Example of an embossed and painted cover with artistic letteringVictorian sensibilities were formed in large part by the belief in the expansion of empire, the production of goods, and the machines that could bring these about. This belief was publicly embodied in the Great Exhibition of 1851, the epitome of the ideal that what could be done should be done. This ideal is perhaps nowhere more succinctly revealed than in the art of bookbinding. As machines were invented that could stamp in ink, gold, and colors; that could deeply emboss both leather and cloth; that could "paint" cloth; and that could reproduce "artistic lettering," the effect was cumulative: the more of these techniques a book cover displayed, the stronger its appeal to the book-buying public. Thus many book covers from the 1880s are deeply embossed cloth, with stamping in ink, gold, and colors, and with lettering of fanciful shapes. Painted pictorial covers most often also had lettering designed to match, such as the title in letters formed from the smoke of a fire or the stems of vines. Beautifully printed chromolithographs were also much in evidence from the 1880s, either as paper covers or as paper paste-ons.

Most of the impetus behind this development in design was commercial. The growth of theA "penny dreadful" from the Diamond Dick Jr. series publishing industry after the 1850s was phenomenal. The rise in education and the availability of leisure time brought about an enormous thirst for reading material among the middle classes, and the competition to meet this demand caused publishers to utilize as many marketing techniques as possible. Colorful and expressive covers enticed young and old readers alike; sensationalistic engravings of crimes and heroes lured those of lower reading habits; and recognizable series were offered for the library at home or away.

An essential part of this growth was periodical publication, particularly magazines, which were instrumental in bringing literature, education, and entertainment to all levels of the reading public. Early magazine covers were simple printed paper, generally decorated with typography and common The Yellow Bookprinter’s designs. With the popularity of wood engraving, however, pictorial covers became much more frequent, often depicting scenes from the stories within but just as often generalized scenes that would appeal to readers. Later in the century black printing on cloth would used to great effect for the covers of such distinguished journals as The Strand and The Yellow Book. In the 1830s, however, several printers developed methods of printing in color from wood, and this technique was used extensively for the covers of children’s books and magazines. The foremost printer of this technique was Edmund Evans, and his publications set the "look" of children’s books for many years to come. The works of Randolph Caldecott, Walter Crane, Kate Greenaway, and Beatrix Potter were all printed by Evans.

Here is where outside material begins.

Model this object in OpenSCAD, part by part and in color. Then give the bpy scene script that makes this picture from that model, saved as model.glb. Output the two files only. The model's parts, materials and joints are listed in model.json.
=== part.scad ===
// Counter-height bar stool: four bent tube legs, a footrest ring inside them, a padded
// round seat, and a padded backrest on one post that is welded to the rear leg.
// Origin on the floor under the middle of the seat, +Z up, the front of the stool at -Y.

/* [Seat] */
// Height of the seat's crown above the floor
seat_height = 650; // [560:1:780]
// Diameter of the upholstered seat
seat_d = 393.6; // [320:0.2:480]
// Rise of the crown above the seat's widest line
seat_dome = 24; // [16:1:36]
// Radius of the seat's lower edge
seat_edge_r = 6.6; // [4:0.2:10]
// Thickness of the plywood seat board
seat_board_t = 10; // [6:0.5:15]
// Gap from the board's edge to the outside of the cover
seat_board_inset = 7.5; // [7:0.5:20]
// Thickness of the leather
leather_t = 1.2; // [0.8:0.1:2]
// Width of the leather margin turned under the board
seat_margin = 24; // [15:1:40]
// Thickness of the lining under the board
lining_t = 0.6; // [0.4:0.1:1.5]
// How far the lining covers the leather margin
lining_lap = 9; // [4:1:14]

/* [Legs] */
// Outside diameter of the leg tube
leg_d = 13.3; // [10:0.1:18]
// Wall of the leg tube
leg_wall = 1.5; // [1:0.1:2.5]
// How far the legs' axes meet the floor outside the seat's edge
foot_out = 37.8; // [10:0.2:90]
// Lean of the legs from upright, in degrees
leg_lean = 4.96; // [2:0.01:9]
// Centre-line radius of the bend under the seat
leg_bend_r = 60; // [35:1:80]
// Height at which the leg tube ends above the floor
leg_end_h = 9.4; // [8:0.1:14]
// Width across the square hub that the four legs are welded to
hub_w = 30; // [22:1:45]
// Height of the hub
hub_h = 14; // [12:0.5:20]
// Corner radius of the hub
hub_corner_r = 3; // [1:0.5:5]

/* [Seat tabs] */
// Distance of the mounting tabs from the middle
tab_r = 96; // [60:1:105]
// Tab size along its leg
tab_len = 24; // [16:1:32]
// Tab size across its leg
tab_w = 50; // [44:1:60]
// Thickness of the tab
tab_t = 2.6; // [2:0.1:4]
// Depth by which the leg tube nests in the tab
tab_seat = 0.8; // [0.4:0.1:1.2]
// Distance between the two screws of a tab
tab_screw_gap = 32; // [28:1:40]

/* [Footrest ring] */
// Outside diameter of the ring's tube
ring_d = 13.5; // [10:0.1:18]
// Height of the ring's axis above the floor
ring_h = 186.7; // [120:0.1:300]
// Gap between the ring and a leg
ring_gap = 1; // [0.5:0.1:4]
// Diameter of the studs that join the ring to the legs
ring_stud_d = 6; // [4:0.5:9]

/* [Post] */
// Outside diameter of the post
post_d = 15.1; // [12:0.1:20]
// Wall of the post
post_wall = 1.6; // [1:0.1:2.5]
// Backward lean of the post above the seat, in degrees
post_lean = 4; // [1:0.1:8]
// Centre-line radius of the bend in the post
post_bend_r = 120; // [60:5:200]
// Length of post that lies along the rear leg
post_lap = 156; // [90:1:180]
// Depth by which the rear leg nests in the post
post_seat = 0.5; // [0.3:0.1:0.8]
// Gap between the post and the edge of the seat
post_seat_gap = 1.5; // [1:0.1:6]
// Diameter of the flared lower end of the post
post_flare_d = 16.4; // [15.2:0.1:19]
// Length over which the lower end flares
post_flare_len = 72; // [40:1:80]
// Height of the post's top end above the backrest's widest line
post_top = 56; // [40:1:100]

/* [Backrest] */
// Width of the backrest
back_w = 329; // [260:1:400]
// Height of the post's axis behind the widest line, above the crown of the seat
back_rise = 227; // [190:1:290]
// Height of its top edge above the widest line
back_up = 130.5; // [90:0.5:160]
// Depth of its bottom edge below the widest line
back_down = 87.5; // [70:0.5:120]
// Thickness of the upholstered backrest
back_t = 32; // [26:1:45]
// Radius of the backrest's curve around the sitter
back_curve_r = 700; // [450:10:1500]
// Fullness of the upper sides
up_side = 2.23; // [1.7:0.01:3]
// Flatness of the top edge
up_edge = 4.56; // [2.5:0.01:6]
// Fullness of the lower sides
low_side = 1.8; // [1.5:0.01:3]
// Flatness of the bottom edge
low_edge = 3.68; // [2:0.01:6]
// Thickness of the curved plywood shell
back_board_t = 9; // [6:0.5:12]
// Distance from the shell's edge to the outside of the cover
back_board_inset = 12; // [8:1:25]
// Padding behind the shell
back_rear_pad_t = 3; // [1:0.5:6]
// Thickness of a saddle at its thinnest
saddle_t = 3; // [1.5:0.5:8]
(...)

But there were also experiments in bookbinding that were more purely "artistic" in their nature, where the binder was, as we would say today, "pushing the envelope" of his craft. Two stunning examples of this impetus were papier mâché bindings developed by H. Noel Humphreys and vellucent binding developed by Cedric Chivers of Bath, England. Both, in fact, harkened back to older binding styles: the former to medieval carved wooden bindings, the latter to eighteenth-century painted vellum bindings.

Christina Rossetti's The Prince's Progress designed by Dante Gabriel Rossetti.

Just as Victorian bookbindings reflect the technical innovations of the age, they also reflect artistic styles and periods. Bindings of the 1870s and 1880s, for example, mirror the "high Victorian" love of ornamentation, color, gilt, clutter, and sentimentality. The Arts and Crafts movement, whose aesthetic ideals of the book are perhaps best represented by the work of William Morris and his Kelmscott Press, rebelled against this style and resurrected the plain, unadorned limp vellum cover for many of its publications. Bindings of the 1890s and the following decade reflect the Art Nouveau movement, whose aesthetic emphasized the fluid, undulating, and curved lines and contours of organic forms, such as leaves and vines. Several important artists reflect aesthetic ideals of the Arts and Crafts and Art Nouveau movements: Laurence Houseman, Dante Gabriel Rossetti, and Aubrey Beardsley.